## Begin INPUT

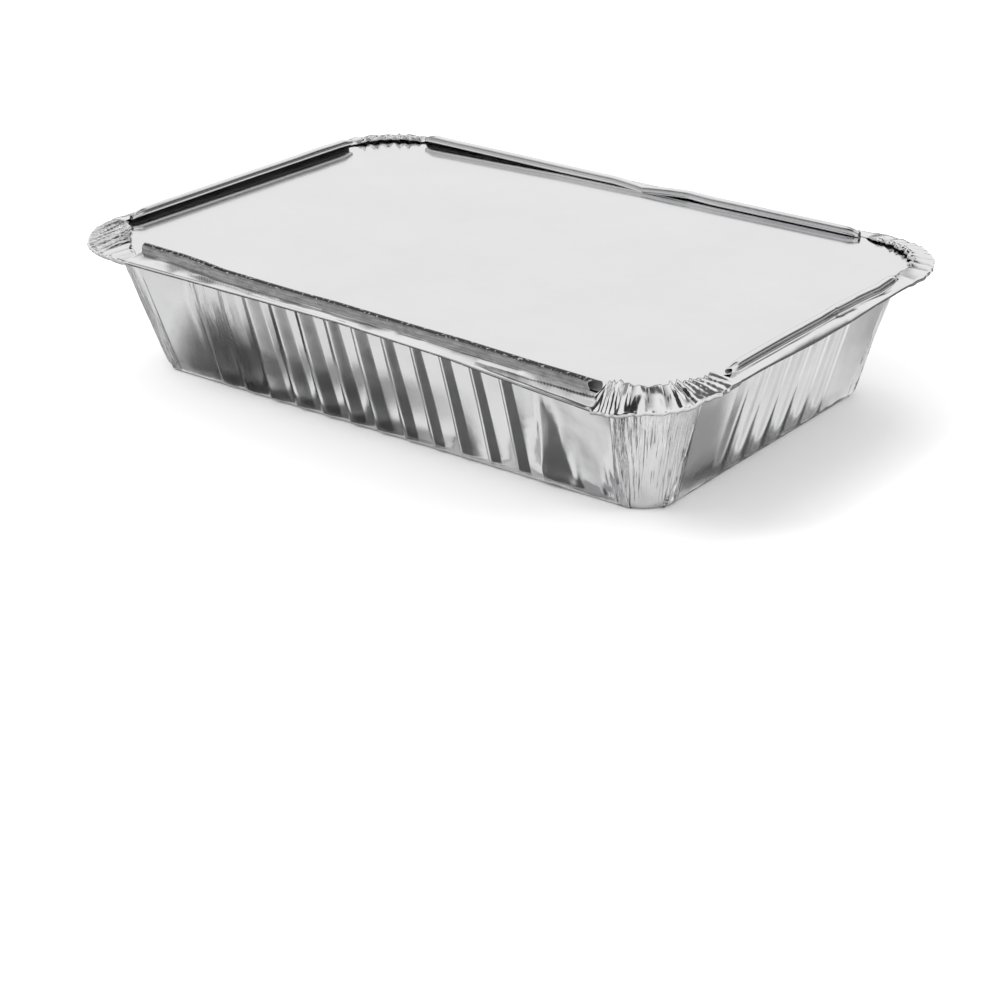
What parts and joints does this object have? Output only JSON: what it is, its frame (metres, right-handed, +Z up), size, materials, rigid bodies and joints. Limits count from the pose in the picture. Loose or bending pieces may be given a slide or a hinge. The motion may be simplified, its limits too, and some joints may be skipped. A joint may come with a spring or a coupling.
{
  "type": "foil food container",
  "caption": "oblong takeaway tray pressed from foil, with fluted sloping walls and a rolled rim folded over a flat foil-faced board lid, pleated at the corners",
  "frame": {"origin": "centre of the footprint, on the underside of the base", "axes": "X along the long sides, Y along the short sides, Z up out of the tray"},
  "size_m": [0.214, 0.15, 0.0424],
  "materials": {
    "tray_foil": "bright rolled foil, creased at the corners",
    "lid_board": "satin foil laminated on board"
  },
  "bodies": {
    "root": {"tray": "tray_foil", "lid": "lid_board"}
  },
  "joints": []
}
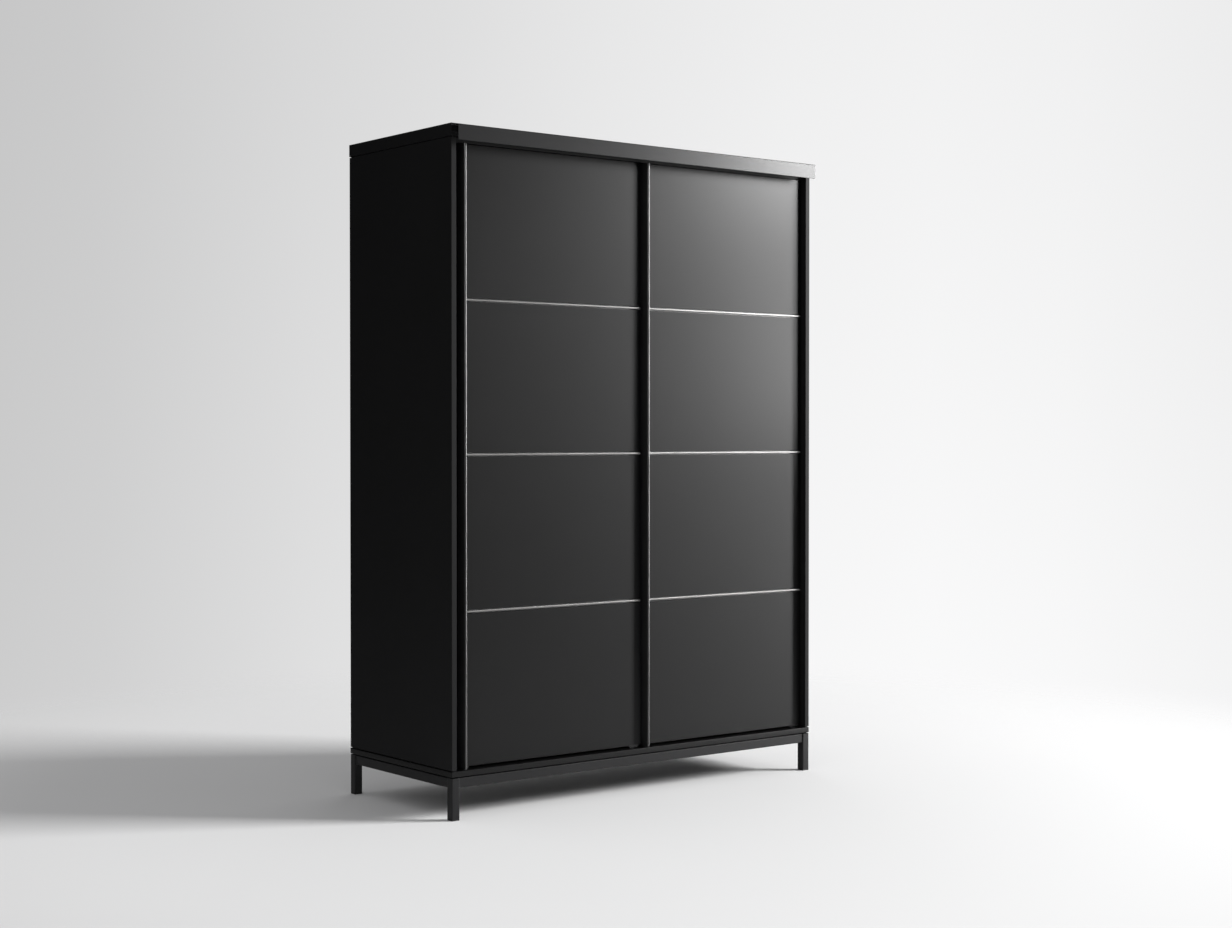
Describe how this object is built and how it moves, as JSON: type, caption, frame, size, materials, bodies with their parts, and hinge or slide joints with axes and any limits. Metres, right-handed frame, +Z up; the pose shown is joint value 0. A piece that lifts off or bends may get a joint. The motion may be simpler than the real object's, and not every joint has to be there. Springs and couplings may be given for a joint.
{
  "type": "wardrobe",
  "caption": "Free-standing black wardrobe on a tube base, with panelled hinged doors, full-height edge grips, a folded top fascia, shelves and a hanging rail",
  "frame": {"origin": "on the floor, under the middle of the bounding box", "axes": "+X to the right as a person faces the doors, +Y to the back, +Z up"},
  "size_m": [1.483, 0.6274, 2.1],
  "materials": {
    "carcass_lacquer": "satin black lacquer",
    "door_lacquer": "satin black lacquer",
    "interior_laminate": "matt charcoal laminate",
    "base_steel": "black powder coat",
    "fascia_steel": "satin black powder coat",
    "grip_aluminium": "black anodised, satin",
    "bead_aluminium": "dark anodised, satin",
    "black_plastic": "moulded",
    "bright_steel": "satin"
  },
  "bodies": {
    "carcass": {"left_side_panel": "carcass_lacquer", "right_side_panel": "carcass_lacquer", "top_board": "carcass_lacquer", "bottom_board": "carcass_lacquer", "left_jamb_strip": "carcass_lacquer", "top_filler": "carcass_lacquer", "back_panel": "interior_laminate", "centre_partition": "interior_laminate", "left_top_shelf": "interior_laminate", "right_shelf_1": "interior_laminate", "right_shelf_2": "interior_laminate", "right_shelf_3": "interior_laminate", "right_shelf_4": "interior_laminate", "hanging_rail": "bright_steel", "hanging_rail_left_socket": "bright_steel", "hanging_rail_right_socket": "bright_steel", "fascia": "fascia_steel", "front_left_leg": "base_steel", "front_right_leg": "base_steel", "back_left_leg": "base_steel", "back_right_leg": "base_steel", "front_base_rail": "base_steel", "back_base_rail": "base_steel", "left_base_rail": "base_steel", "right_base_rail": "base_steel", "front_left_glide": "black_plastic", "front_right_glide": "black_plastic", "back_left_glide": "black_plastic", "back_right_glide": "black_plastic", "left_door_bottom_pivot": "bright_steel", "left_door_top_pivot": "bright_steel", "left_door_catch": "black_plastic", "right_door_bottom_pivot": "bright_steel", "right_door_top_pivot": "bright_steel", "right_door_catch": "black_plastic"},
    "left_door": {"left_door_grip_stile": "grip_aluminium", "left_door_hinge_stile": "grip_aluminium", "left_door_top_rail": "grip_aluminium", "left_door_bottom_rail": "grip_aluminium", "left_door_panel_1": "door_lacquer", "left_door_panel_2": "door_lacquer", "left_door_panel_3": "door_lacquer", "left_door_panel_4": "door_lacquer", "left_door_bead_1": "bead_aluminium", "left_door_bead_2": "bead_aluminium", "left_door_bead_3": "bead_aluminium", "left_door_strike": "bright_steel"},
    "right_door": {"right_door_grip_stile": "grip_aluminium", "right_door_hinge_stile": "grip_aluminium", "right_door_top_rail": "grip_aluminium", "right_door_bottom_rail": "grip_aluminium", "right_door_panel_1": "door_lacquer", "right_door_panel_2": "door_lacquer", "right_door_panel_3": "door_lacquer", "right_door_panel_4": "door_lacquer", "right_door_bead_1": "bead_aluminium", "right_door_bead_2": "bead_aluminium", "right_door_bead_3": "bead_aluminium", "right_door_strike": "bright_steel"}
  },
  "joints": [
    {"name": "left_door_hinge", "type": "hinge", "parent": "carcass", "child": "left_door", "pos_m": [-0.0138, -0.24725, 1.1], "axis": [0, 0, 1], "range_deg": [0, 95]},
    {"name": "right_door_hinge", "type": "hinge", "parent": "carcass", "child": "right_door", "pos_m": [0.6987, -0.24725, 1.1], "axis": [0, 0, 1], "range_deg": [0, 95]}
  ]
}
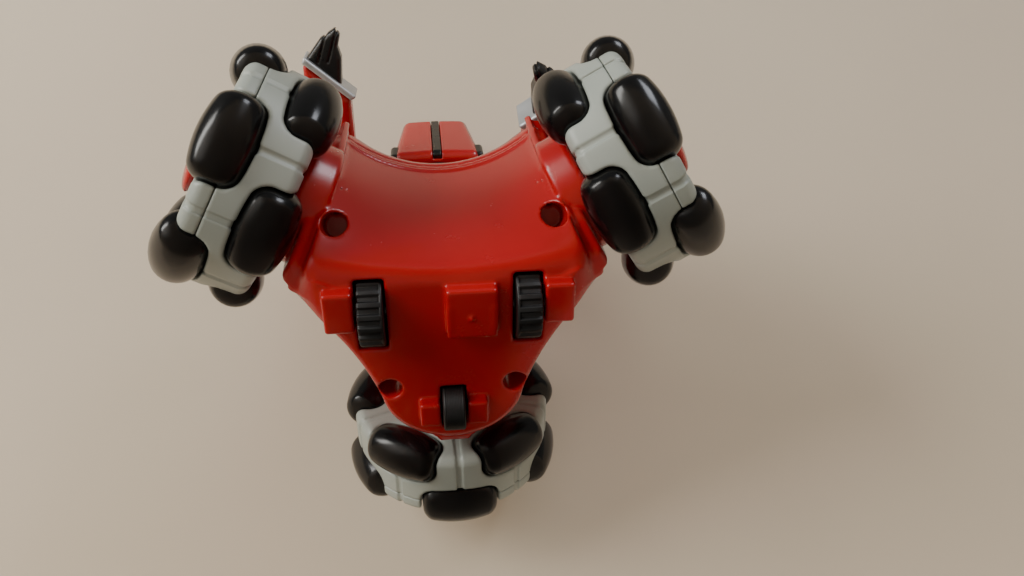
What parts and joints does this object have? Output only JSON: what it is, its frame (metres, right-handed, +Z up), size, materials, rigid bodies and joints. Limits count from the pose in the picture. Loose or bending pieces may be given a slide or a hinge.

## End INPUT

▶ **EXERCISE OBJECTIVE**
Every entry should be printed again exactly as it stands.

▶ **RESPONSE FOR THIS EXERCISE**
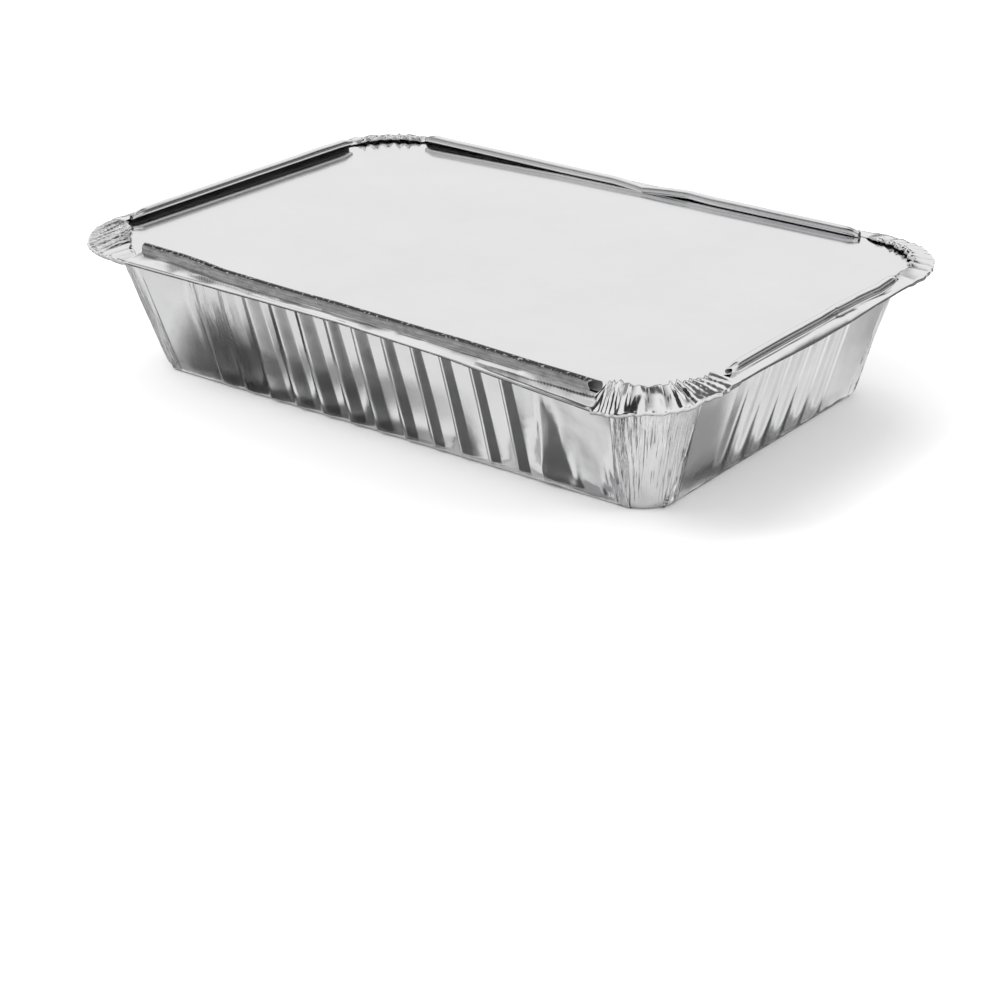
What parts and joints does this object have? Output only JSON: what it is, its frame (metres, right-handed, +Z up), size, materials, rigid bodies and joints. Limits count from the pose in the picture. Loose or bending pieces may be given a slide or a hinge. The motion may be simplified, its limits too, and some joints may be skipped. A joint may come with a spring or a coupling.
{
  "type": "foil food container",
  "caption": "oblong takeaway tray pressed from foil, with fluted sloping walls and a rolled rim folded over a flat foil-faced board lid, pleated at the corners",
  "frame": {"origin": "centre of the footprint, on the underside of the base", "axes": "X along the long sides, Y along the short sides, Z up out of the tray"},
  "size_m": [0.214, 0.15, 0.0424],
  "materials": {
    "tray_foil": "bright rolled foil, creased at the corners",
    "lid_board": "satin foil laminated on board"
  },
  "bodies": {
    "root": {"tray": "tray_foil", "lid": "lid_board"}
  },
  "joints": []
}
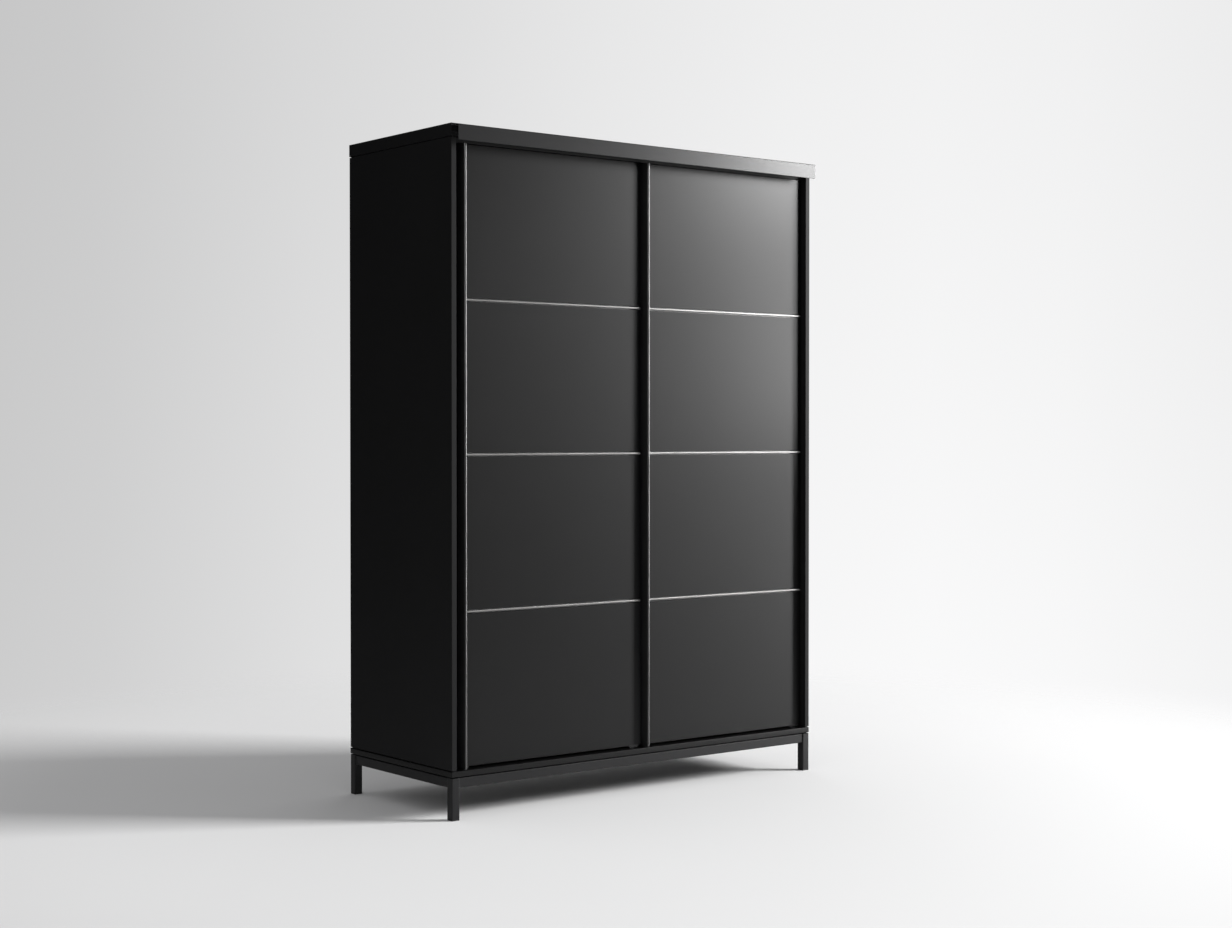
Describe how this object is built and how it moves, as JSON: type, caption, frame, size, materials, bodies with their parts, and hinge or slide joints with axes and any limits. Metres, right-handed frame, +Z up; the pose shown is joint value 0. A piece that lifts off or bends may get a joint. The motion may be simpler than the real object's, and not every joint has to be there. Springs and couplings may be given for a joint.
{
  "type": "wardrobe",
  "caption": "Free-standing black wardrobe on a tube base, with panelled hinged doors, full-height edge grips, a folded top fascia, shelves and a hanging rail",
  "frame": {"origin": "on the floor, under the middle of the bounding box", "axes": "+X to the right as a person faces the doors, +Y to the back, +Z up"},
  "size_m": [1.483, 0.6274, 2.1],
  "materials": {
    "carcass_lacquer": "satin black lacquer",
    "door_lacquer": "satin black lacquer",
    "interior_laminate": "matt charcoal laminate",
    "base_steel": "black powder coat",
    "fascia_steel": "satin black powder coat",
    "grip_aluminium": "black anodised, satin",
    "bead_aluminium": "dark anodised, satin",
    "black_plastic": "moulded",
    "bright_steel": "satin"
  },
  "bodies": {
    "carcass": {"left_side_panel": "carcass_lacquer", "right_side_panel": "carcass_lacquer", "top_board": "carcass_lacquer", "bottom_board": "carcass_lacquer", "left_jamb_strip": "carcass_lacquer", "top_filler": "carcass_lacquer", "back_panel": "interior_laminate", "centre_partition": "interior_laminate", "left_top_shelf": "interior_laminate", "right_shelf_1": "interior_laminate", "right_shelf_2": "interior_laminate", "right_shelf_3": "interior_laminate", "right_shelf_4": "interior_laminate", "hanging_rail": "bright_steel", "hanging_rail_left_socket": "bright_steel", "hanging_rail_right_socket": "bright_steel", "fascia": "fascia_steel", "front_left_leg": "base_steel", "front_right_leg": "base_steel", "back_left_leg": "base_steel", "back_right_leg": "base_steel", "front_base_rail": "base_steel", "back_base_rail": "base_steel", "left_base_rail": "base_steel", "right_base_rail": "base_steel", "front_left_glide": "black_plastic", "front_right_glide": "black_plastic", "back_left_glide": "black_plastic", "back_right_glide": "black_plastic", "left_door_bottom_pivot": "bright_steel", "left_door_top_pivot": "bright_steel", "left_door_catch": "black_plastic", "right_door_bottom_pivot": "bright_steel", "right_door_top_pivot": "bright_steel", "right_door_catch": "black_plastic"},
    "left_door": {"left_door_grip_stile": "grip_aluminium", "left_door_hinge_stile": "grip_aluminium", "left_door_top_rail": "grip_aluminium", "left_door_bottom_rail": "grip_aluminium", "left_door_panel_1": "door_lacquer", "left_door_panel_2": "door_lacquer", "left_door_panel_3": "door_lacquer", "left_door_panel_4": "door_lacquer", "left_door_bead_1": "bead_aluminium", "left_door_bead_2": "bead_aluminium", "left_door_bead_3": "bead_aluminium", "left_door_strike": "bright_steel"},
    "right_door": {"right_door_grip_stile": "grip_aluminium", "right_door_hinge_stile": "grip_aluminium", "right_door_top_rail": "grip_aluminium", "right_door_bottom_rail": "grip_aluminium", "right_door_panel_1": "door_lacquer", "right_door_panel_2": "door_lacquer", "right_door_panel_3": "door_lacquer", "right_door_panel_4": "door_lacquer", "right_door_bead_1": "bead_aluminium", "right_door_bead_2": "bead_aluminium", "right_door_bead_3": "bead_aluminium", "right_door_strike": "bright_steel"}
  },
  "joints": [
    {"name": "left_door_hinge", "type": "hinge", "parent": "carcass", "child": "left_door", "pos_m": [-0.0138, -0.24725, 1.1], "axis": [0, 0, 1], "range_deg": [0, 95]},
    {"name": "right_door_hinge", "type": "hinge", "parent": "carcass", "child": "right_door", "pos_m": [0.6987, -0.24725, 1.1], "axis": [0, 0, 1], "range_deg": [0, 95]}
  ]
}
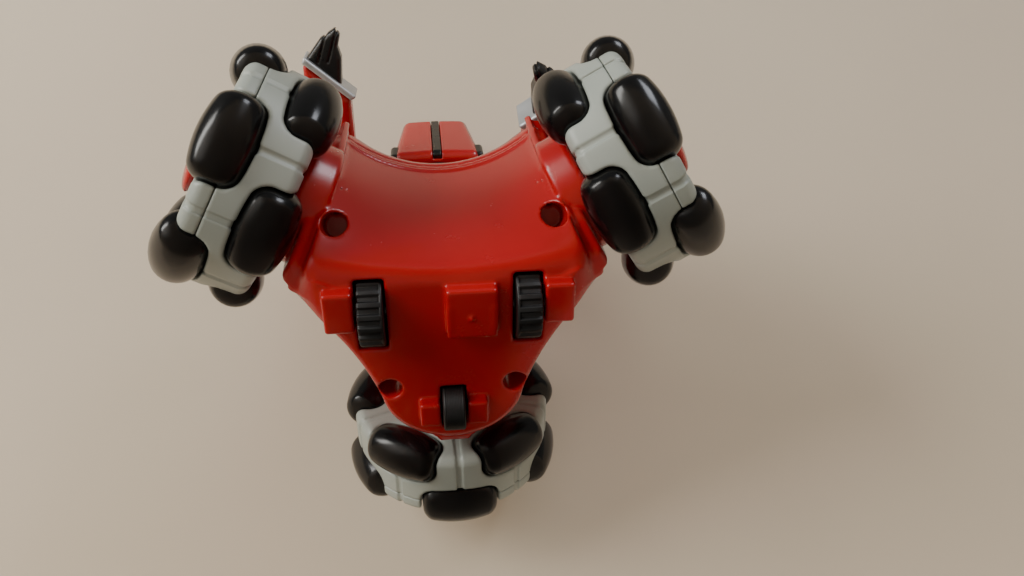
What parts and joints does this object have? Output only JSON: what it is, its frame (metres, right-handed, +Z up), size, materials, rigid bodies and joints. Limits count from the pose in the picture. Loose or bending pieces may be given a slide or a hinge.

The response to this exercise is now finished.